By Hafsa Sarfraz
Major life changes are never easy because your instincts and the urgent matters of the day work against you. But when you learn to focus on your future-self, you’ll be surprised at what can you achieve. Many of us dream of a future that’s very different from our present. We’ll live in Hawaii instead of Haversack, abandon single-hood for family life, or paint murals for a living. But getting from here to there is hard, largely because of some powerful psychological forces align against reinvention.
It’s our nature to spend our energy primarily on today’s immediate matters, to hold a distorted perception of our future, or, even if we’re future focused, to keep chasing after what turn out to be wrong dreams. Too often we just gave up when we need to push harder and persist when we actually should quit. Yet without a clearer eyed assessment of our present and our future and a more effective approach to setting, pursuing and achieving goals we can end up with a future we really don’t want, in which we are sick, broke, lonely, or just plain unfulfilled. We have to modify our identities as we go through life. Before you can reinvent yourself, you have to know who you currently are. People need to understand their strengths, their weaknesses, their passion and their own story – only then they can look up to the responsibility.

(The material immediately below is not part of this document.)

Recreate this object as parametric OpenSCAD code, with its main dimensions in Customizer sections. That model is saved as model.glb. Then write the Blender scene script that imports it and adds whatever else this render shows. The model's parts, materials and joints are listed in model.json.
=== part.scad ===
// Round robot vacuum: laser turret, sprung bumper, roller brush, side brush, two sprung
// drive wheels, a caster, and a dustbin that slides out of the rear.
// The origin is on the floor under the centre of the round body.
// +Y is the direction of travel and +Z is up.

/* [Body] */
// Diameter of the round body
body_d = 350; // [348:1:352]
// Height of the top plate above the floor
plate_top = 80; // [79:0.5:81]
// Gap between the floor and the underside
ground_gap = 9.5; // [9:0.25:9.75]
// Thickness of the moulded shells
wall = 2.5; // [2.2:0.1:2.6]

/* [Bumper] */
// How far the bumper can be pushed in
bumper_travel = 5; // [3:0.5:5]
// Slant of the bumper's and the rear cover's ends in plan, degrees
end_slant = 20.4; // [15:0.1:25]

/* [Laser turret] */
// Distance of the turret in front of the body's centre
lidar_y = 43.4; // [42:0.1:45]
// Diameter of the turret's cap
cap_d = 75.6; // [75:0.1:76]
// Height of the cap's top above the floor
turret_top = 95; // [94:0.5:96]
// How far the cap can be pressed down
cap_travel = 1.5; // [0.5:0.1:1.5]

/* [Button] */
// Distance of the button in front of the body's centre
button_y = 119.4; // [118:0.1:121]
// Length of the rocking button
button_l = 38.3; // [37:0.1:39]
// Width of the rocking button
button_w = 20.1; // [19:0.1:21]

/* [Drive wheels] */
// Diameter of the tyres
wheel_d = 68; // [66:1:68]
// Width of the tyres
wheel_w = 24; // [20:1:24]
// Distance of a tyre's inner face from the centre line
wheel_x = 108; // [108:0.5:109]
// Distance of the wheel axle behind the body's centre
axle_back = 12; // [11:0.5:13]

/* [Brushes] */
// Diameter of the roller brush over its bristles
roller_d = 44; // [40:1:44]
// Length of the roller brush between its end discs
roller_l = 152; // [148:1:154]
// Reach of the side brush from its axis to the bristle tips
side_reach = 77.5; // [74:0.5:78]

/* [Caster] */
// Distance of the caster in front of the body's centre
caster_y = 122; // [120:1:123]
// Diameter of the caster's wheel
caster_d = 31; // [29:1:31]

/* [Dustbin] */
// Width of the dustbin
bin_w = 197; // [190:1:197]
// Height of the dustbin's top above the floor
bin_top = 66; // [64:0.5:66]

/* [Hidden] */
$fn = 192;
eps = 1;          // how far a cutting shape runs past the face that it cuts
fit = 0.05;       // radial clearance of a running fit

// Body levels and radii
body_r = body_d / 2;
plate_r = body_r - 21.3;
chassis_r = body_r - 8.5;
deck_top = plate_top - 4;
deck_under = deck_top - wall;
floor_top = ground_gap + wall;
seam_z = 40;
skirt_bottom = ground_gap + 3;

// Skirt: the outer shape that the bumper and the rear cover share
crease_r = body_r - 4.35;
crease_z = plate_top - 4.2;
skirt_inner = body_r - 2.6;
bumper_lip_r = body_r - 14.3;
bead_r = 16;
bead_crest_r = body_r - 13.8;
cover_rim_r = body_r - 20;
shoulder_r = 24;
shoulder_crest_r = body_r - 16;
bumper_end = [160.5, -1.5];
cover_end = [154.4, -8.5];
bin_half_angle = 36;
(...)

In reinvention it is important to find concordance between what really matters to us and the goals we chase. But too often our future plans are overly influenced by other. These external pressures can detach us from our core values. If we don’t go through a process of self-discovery, but just accept other’s decision, 10 years later we might find our self-saying “I don’t think that’s me”. Japan is very interesting. Some people think it copies things. I don’t think that anymore. I think what they do is reinvent things. They will get something that’s already been invented and study it until they thoroughly understand it. In some cases, they understand it better than the original inventor.
When you know who you are you can recognize what you need to overcome to keep your personality away from blocking your dream. Force yourself to envision your future, keeping in mind our tendency to revert to a baseline level of happiness even after success. And to further complicate things, reinventing yourself is particularly hard because nobody is going to praise you for it -especially in the beginning. The good news is that the path to doing work you love might not look the way you expected, but it can still get you to where you want to go-if you make the choice to try something new.
It’s never too late to reinvent yourself.